TO BE DONE
Your task is to quote the material that follows, in full and exactly.

MATERIAL PROVIDED
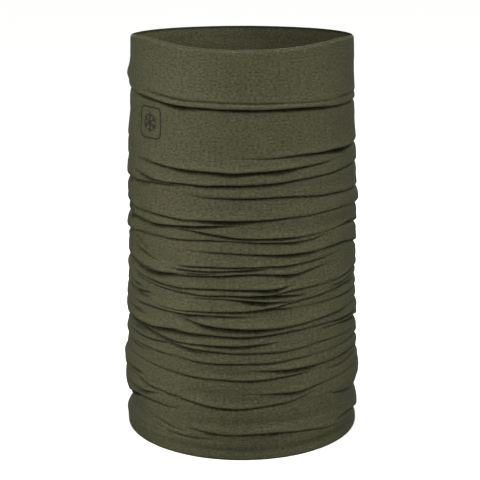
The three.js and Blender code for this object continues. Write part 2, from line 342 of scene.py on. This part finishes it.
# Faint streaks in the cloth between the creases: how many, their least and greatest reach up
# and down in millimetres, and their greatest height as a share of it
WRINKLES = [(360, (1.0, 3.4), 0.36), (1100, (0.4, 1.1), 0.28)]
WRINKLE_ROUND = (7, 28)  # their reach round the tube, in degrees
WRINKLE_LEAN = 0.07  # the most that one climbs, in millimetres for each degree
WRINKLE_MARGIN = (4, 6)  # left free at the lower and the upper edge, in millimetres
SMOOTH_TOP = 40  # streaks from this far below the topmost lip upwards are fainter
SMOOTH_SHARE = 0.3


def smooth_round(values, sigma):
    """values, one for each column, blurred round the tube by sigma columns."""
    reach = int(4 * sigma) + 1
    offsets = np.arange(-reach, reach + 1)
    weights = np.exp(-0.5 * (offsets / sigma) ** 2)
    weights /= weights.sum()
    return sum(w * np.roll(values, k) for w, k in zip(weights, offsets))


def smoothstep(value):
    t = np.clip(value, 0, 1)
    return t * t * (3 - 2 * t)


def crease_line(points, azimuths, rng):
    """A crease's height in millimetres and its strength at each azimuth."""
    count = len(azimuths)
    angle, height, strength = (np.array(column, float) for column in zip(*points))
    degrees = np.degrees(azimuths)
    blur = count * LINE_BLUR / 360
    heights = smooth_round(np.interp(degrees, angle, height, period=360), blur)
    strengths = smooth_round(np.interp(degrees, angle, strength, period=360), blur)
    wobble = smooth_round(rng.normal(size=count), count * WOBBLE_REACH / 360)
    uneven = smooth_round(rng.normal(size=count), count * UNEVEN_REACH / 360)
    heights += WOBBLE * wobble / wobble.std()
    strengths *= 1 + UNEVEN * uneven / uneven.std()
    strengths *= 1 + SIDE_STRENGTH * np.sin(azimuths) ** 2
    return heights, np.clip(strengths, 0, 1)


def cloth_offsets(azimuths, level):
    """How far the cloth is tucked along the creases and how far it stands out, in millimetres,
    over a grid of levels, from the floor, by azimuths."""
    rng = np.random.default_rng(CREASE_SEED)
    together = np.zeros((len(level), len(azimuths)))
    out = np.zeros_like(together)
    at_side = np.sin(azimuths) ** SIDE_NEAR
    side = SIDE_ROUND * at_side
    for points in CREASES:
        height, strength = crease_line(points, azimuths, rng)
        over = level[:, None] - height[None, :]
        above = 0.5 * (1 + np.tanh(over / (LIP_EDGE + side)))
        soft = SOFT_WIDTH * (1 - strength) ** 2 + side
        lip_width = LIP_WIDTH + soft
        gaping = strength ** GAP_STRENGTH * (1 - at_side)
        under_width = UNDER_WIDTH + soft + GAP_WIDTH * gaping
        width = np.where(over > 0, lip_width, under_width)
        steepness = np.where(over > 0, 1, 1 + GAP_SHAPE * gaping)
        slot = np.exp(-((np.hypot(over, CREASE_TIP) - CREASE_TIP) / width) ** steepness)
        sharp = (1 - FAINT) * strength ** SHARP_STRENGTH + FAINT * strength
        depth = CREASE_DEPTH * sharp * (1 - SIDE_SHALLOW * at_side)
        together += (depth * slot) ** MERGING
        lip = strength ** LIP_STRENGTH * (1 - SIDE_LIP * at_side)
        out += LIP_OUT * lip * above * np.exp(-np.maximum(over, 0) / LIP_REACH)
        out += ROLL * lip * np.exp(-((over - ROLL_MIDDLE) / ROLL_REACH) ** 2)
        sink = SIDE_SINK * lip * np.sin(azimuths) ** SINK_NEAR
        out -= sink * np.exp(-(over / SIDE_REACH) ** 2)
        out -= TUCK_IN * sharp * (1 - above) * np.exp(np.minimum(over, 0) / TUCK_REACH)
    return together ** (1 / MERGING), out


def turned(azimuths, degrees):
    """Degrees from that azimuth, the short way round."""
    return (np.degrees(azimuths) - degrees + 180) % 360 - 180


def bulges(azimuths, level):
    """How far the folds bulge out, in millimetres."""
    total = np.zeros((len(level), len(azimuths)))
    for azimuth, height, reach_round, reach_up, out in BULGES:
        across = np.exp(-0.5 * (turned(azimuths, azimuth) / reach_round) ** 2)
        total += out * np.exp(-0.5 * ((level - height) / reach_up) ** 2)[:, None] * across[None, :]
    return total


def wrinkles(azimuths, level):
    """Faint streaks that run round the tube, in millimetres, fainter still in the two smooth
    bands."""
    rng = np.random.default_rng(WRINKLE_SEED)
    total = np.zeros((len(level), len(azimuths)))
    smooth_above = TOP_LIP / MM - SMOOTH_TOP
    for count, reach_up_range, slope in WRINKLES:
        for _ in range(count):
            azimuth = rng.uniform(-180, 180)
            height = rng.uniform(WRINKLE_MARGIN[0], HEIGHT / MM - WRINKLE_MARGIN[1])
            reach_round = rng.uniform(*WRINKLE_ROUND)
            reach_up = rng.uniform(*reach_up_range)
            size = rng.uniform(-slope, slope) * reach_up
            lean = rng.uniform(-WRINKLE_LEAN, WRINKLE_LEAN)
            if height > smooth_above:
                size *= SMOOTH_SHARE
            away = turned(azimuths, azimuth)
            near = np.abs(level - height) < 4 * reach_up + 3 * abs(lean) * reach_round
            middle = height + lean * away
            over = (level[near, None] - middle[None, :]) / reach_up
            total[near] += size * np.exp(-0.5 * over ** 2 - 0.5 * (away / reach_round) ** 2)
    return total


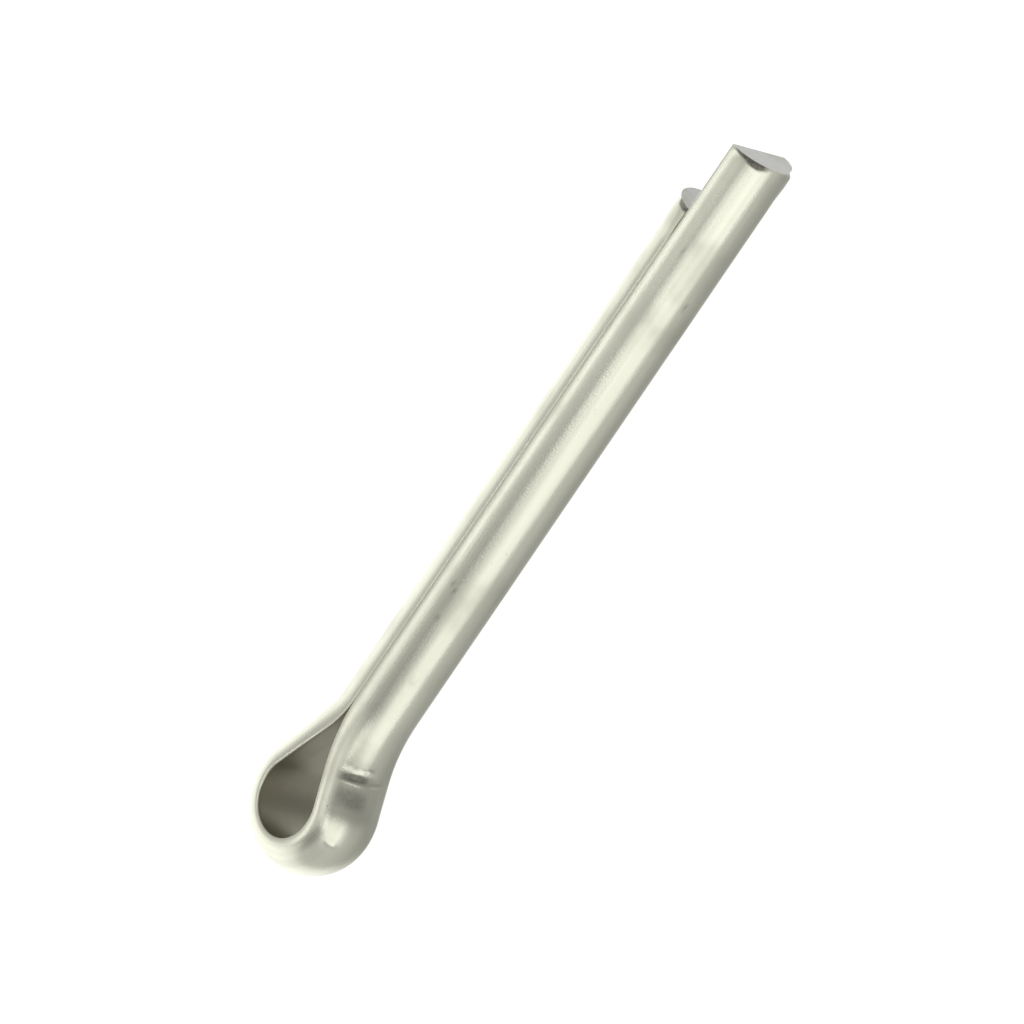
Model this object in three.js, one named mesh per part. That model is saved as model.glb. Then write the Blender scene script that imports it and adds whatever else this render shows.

RESULT OF THE EXERCISE
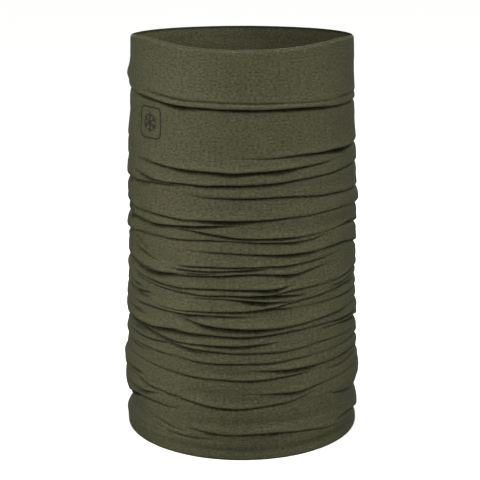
The three.js and Blender code for this object continues. Write part 2, from line 342 of scene.py on. This part finishes it.
# Faint streaks in the cloth between the creases: how many, their least and greatest reach up
# and down in millimetres, and their greatest height as a share of it
WRINKLES = [(360, (1.0, 3.4), 0.36), (1100, (0.4, 1.1), 0.28)]
WRINKLE_ROUND = (7, 28)  # their reach round the tube, in degrees
WRINKLE_LEAN = 0.07  # the most that one climbs, in millimetres for each degree
WRINKLE_MARGIN = (4, 6)  # left free at the lower and the upper edge, in millimetres
SMOOTH_TOP = 40  # streaks from this far below the topmost lip upwards are fainter
SMOOTH_SHARE = 0.3


def smooth_round(values, sigma):
    """values, one for each column, blurred round the tube by sigma columns."""
    reach = int(4 * sigma) + 1
    offsets = np.arange(-reach, reach + 1)
    weights = np.exp(-0.5 * (offsets / sigma) ** 2)
    weights /= weights.sum()
    return sum(w * np.roll(values, k) for w, k in zip(weights, offsets))


def smoothstep(value):
    t = np.clip(value, 0, 1)
    return t * t * (3 - 2 * t)


def crease_line(points, azimuths, rng):
    """A crease's height in millimetres and its strength at each azimuth."""
    count = len(azimuths)
    angle, height, strength = (np.array(column, float) for column in zip(*points))
    degrees = np.degrees(azimuths)
    blur = count * LINE_BLUR / 360
    heights = smooth_round(np.interp(degrees, angle, height, period=360), blur)
    strengths = smooth_round(np.interp(degrees, angle, strength, period=360), blur)
    wobble = smooth_round(rng.normal(size=count), count * WOBBLE_REACH / 360)
    uneven = smooth_round(rng.normal(size=count), count * UNEVEN_REACH / 360)
    heights += WOBBLE * wobble / wobble.std()
    strengths *= 1 + UNEVEN * uneven / uneven.std()
    strengths *= 1 + SIDE_STRENGTH * np.sin(azimuths) ** 2
    return heights, np.clip(strengths, 0, 1)


def cloth_offsets(azimuths, level):
    """How far the cloth is tucked along the creases and how far it stands out, in millimetres,
    over a grid of levels, from the floor, by azimuths."""
    rng = np.random.default_rng(CREASE_SEED)
    together = np.zeros((len(level), len(azimuths)))
    out = np.zeros_like(together)
    at_side = np.sin(azimuths) ** SIDE_NEAR
    side = SIDE_ROUND * at_side
    for points in CREASES:
        height, strength = crease_line(points, azimuths, rng)
        over = level[:, None] - height[None, :]
        above = 0.5 * (1 + np.tanh(over / (LIP_EDGE + side)))
        soft = SOFT_WIDTH * (1 - strength) ** 2 + side
        lip_width = LIP_WIDTH + soft
        gaping = strength ** GAP_STRENGTH * (1 - at_side)
        under_width = UNDER_WIDTH + soft + GAP_WIDTH * gaping
        width = np.where(over > 0, lip_width, under_width)
        steepness = np.where(over > 0, 1, 1 + GAP_SHAPE * gaping)
        slot = np.exp(-((np.hypot(over, CREASE_TIP) - CREASE_TIP) / width) ** steepness)
        sharp = (1 - FAINT) * strength ** SHARP_STRENGTH + FAINT * strength
        depth = CREASE_DEPTH * sharp * (1 - SIDE_SHALLOW * at_side)
        together += (depth * slot) ** MERGING
        lip = strength ** LIP_STRENGTH * (1 - SIDE_LIP * at_side)
        out += LIP_OUT * lip * above * np.exp(-np.maximum(over, 0) / LIP_REACH)
        out += ROLL * lip * np.exp(-((over - ROLL_MIDDLE) / ROLL_REACH) ** 2)
        sink = SIDE_SINK * lip * np.sin(azimuths) ** SINK_NEAR
        out -= sink * np.exp(-(over / SIDE_REACH) ** 2)
        out -= TUCK_IN * sharp * (1 - above) * np.exp(np.minimum(over, 0) / TUCK_REACH)
    return together ** (1 / MERGING), out


def turned(azimuths, degrees):
    """Degrees from that azimuth, the short way round."""
    return (np.degrees(azimuths) - degrees + 180) % 360 - 180


def bulges(azimuths, level):
    """How far the folds bulge out, in millimetres."""
    total = np.zeros((len(level), len(azimuths)))
    for azimuth, height, reach_round, reach_up, out in BULGES:
        across = np.exp(-0.5 * (turned(azimuths, azimuth) / reach_round) ** 2)
        total += out * np.exp(-0.5 * ((level - height) / reach_up) ** 2)[:, None] * across[None, :]
    return total


def wrinkles(azimuths, level):
    """Faint streaks that run round the tube, in millimetres, fainter still in the two smooth
    bands."""
    rng = np.random.default_rng(WRINKLE_SEED)
    total = np.zeros((len(level), len(azimuths)))
    smooth_above = TOP_LIP / MM - SMOOTH_TOP
    for count, reach_up_range, slope in WRINKLES:
        for _ in range(count):
            azimuth = rng.uniform(-180, 180)
            height = rng.uniform(WRINKLE_MARGIN[0], HEIGHT / MM - WRINKLE_MARGIN[1])
            reach_round = rng.uniform(*WRINKLE_ROUND)
            reach_up = rng.uniform(*reach_up_range)
            size = rng.uniform(-slope, slope) * reach_up
            lean = rng.uniform(-WRINKLE_LEAN, WRINKLE_LEAN)
            if height > smooth_above:
                size *= SMOOTH_SHARE
            away = turned(azimuths, azimuth)
            near = np.abs(level - height) < 4 * reach_up + 3 * abs(lean) * reach_round
            middle = height + lean * away
            over = (level[near, None] - middle[None, :]) / reach_up
            total[near] += size * np.exp(-0.5 * over ** 2 - 0.5 * (away / reach_round) ** 2)
    return total


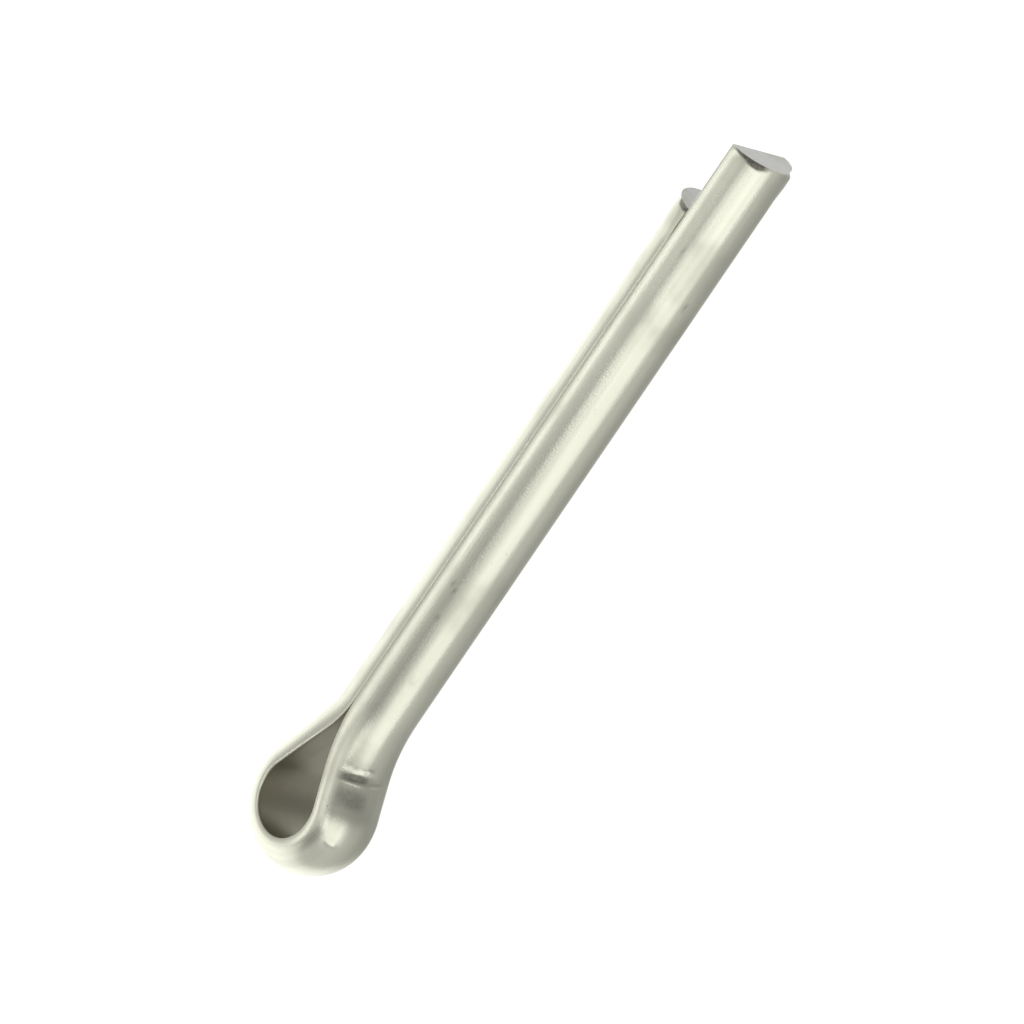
Model this object in three.js, one named mesh per part. That model is saved as model.glb. Then write the Blender scene script that imports it and adds whatever else this render shows.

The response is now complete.